Let me be clear: This movie is not very good; it’s often boring, weirdly paced, and extremely loose with history. But often, the fun in movies is seeing very famous, skilled actors take risks—successful or not. And Timmy, with his weird haircut, is going for it in The King. So is Robert Pattinson, who shows up 75 percent of the way in and steals the movie by saying things like “You must have big balls, no? Giant balls—giant balls with a tiny cock” in a hilariously, maybe purposefully bad French accent. I had a great time watching The King this year, even knowing that it’ll probably be forgotten 12 months from now.

Exatlón México

Michael Baumann: Last week I went on vacation and encountered a television program called Exatlón México. This show pits professional athletes (famosos) against ordinary young folks with some athletic ability (contendientes) in a series of obstacle course–based challenges. The winning team gets to stay in a nice house while the losing team has to camp out until they win the house back, and every few episodes the viewers vote one contender off until someone wins.

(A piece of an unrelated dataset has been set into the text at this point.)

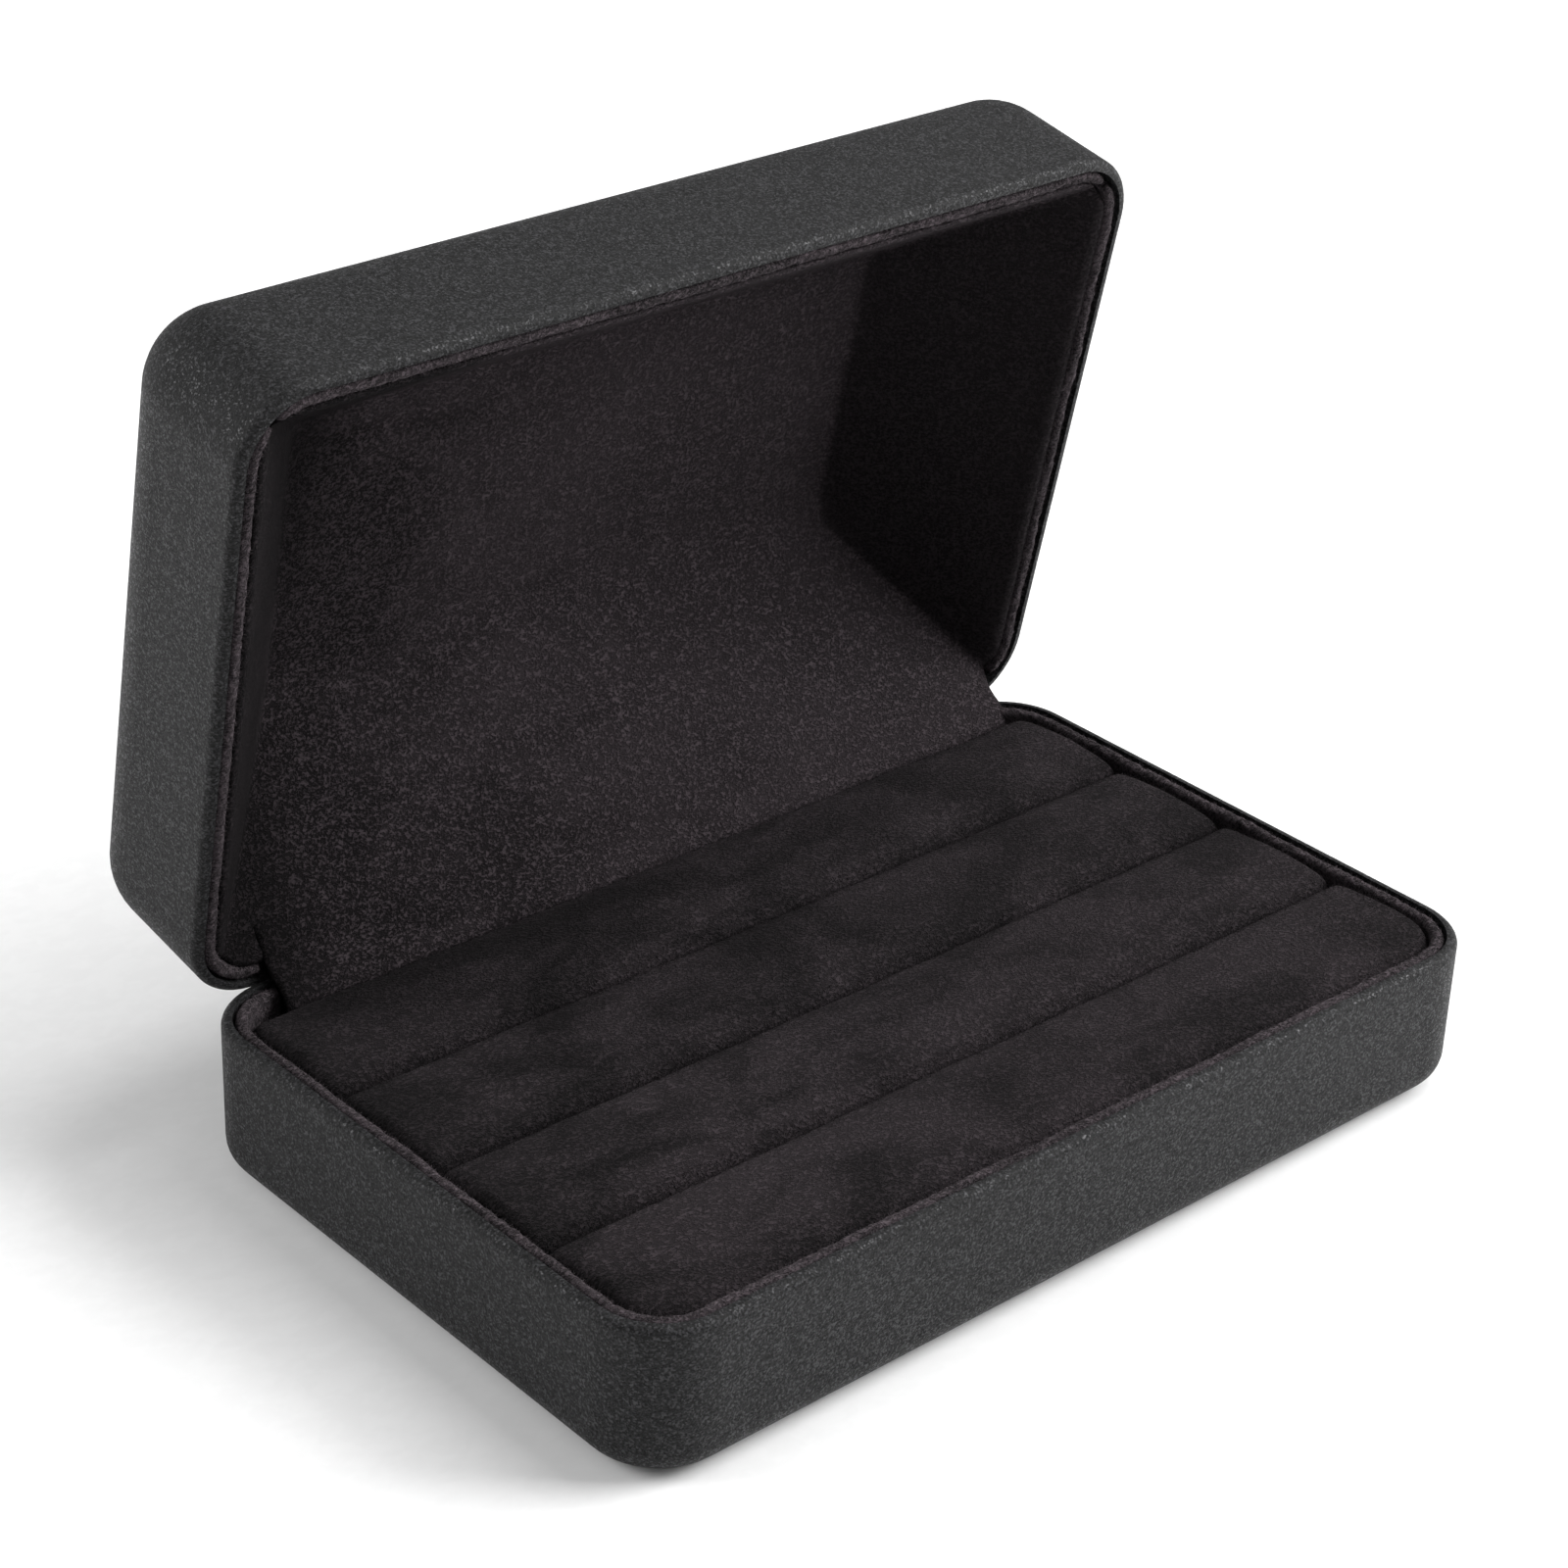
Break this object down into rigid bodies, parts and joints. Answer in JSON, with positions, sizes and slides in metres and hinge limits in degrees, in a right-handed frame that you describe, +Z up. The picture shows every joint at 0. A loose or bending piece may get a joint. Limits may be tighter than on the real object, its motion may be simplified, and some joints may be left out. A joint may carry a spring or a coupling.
{
  "type": "jewelry box",
  "caption": "Shallow oblong clamshell ring box with rounded corners: a wrapped base with a row of velvet ring rolls, and a deeper velvet-lined lid on hidden snap hinges.",
  "frame": {"origin": "middle of the box's footprint, on the surface that it stands on", "axes": "+X to the right along the hinge, +Y from the front to the hinge, +Z up"},
  "size_m": [0.19, 0.1517, 0.1489],
  "materials": {
    "moulded": "matt, moulded",
    "wrap": "embossed crepe grain, dull sheen",
    "sheet": "flocked",
    "velvet": "short-pile velvet",
    "card": "grey board",
    "foam": "open-cell foam",
    "steel": "plain zinc-plated sheet"
  },
  "bodies": {
    "base": {"base_shell": "moulded", "base_wrap": "wrap", "base_underside_sheet": "sheet", "base_rim_card": "card", "base_rim_velvet": "velvet", "insert_board": "card", "roll_foam_1": "foam", "roll_foam_2": "foam", "roll_foam_3": "foam", "roll_foam_4": "foam", "roll_velvet_1": "velvet", "roll_velvet_2": "velvet", "roll_velvet_3": "velvet", "roll_velvet_4": "velvet", "base_hinge_leaf_left": "steel", "base_hinge_leaf_right": "steel", "hinge_pin_left": "steel", "hinge_pin_right": "steel", "snap_spring_left": "steel", "snap_spring_right": "steel", "base_hinge_rivets": "steel", "hinge_cover_base": "velvet"},
    "lid": {"lid_shell": "moulded", "lid_wrap": "wrap", "lid_rim_card_front": "card", "lid_rim_card_left": "card", "lid_rim_card_right": "card", "lid_rim_velvet_front": "velvet", "lid_rim_velvet_left": "velvet", "lid_rim_velvet_right": "velvet", "lid_lining_card": "card", "lid_lining_velvet": "velvet", "lid_hinge_leaf_left": "steel", "lid_hinge_leaf_right": "steel", "lid_hinge_rivets": "steel", "hinge_cover_lid": "velvet"}
  },
  "joints": [
    {"name": "lid_hinge", "type": "hinge", "parent": "base", "child": "lid", "pos_m": [0, 0.0586, 0.02815], "axis": [1, 0, 0], "range_deg": [0, 79]}
  ]
}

It’s every “few” episodes because the obstacle-course challenges, Real World–style home drama, and Survivor-style post-challenge debriefings get aired multiple hours a night, several nights a week. (Season 2 featured 38 participants and lasted 129 episodes over six months.) It’s extremely low-rent, and extremely repetitive—you might see contestants complete the same course dozens of times—but it’s absolutely hypnotic. It scratches the same itch as those original Ninja Warrior marathons on G4, before that show got turned into an American prime-time network monstrosity, transcending cultural and language barriers to bring humanity together through a shared interest in young people flinging themselves across mud pits.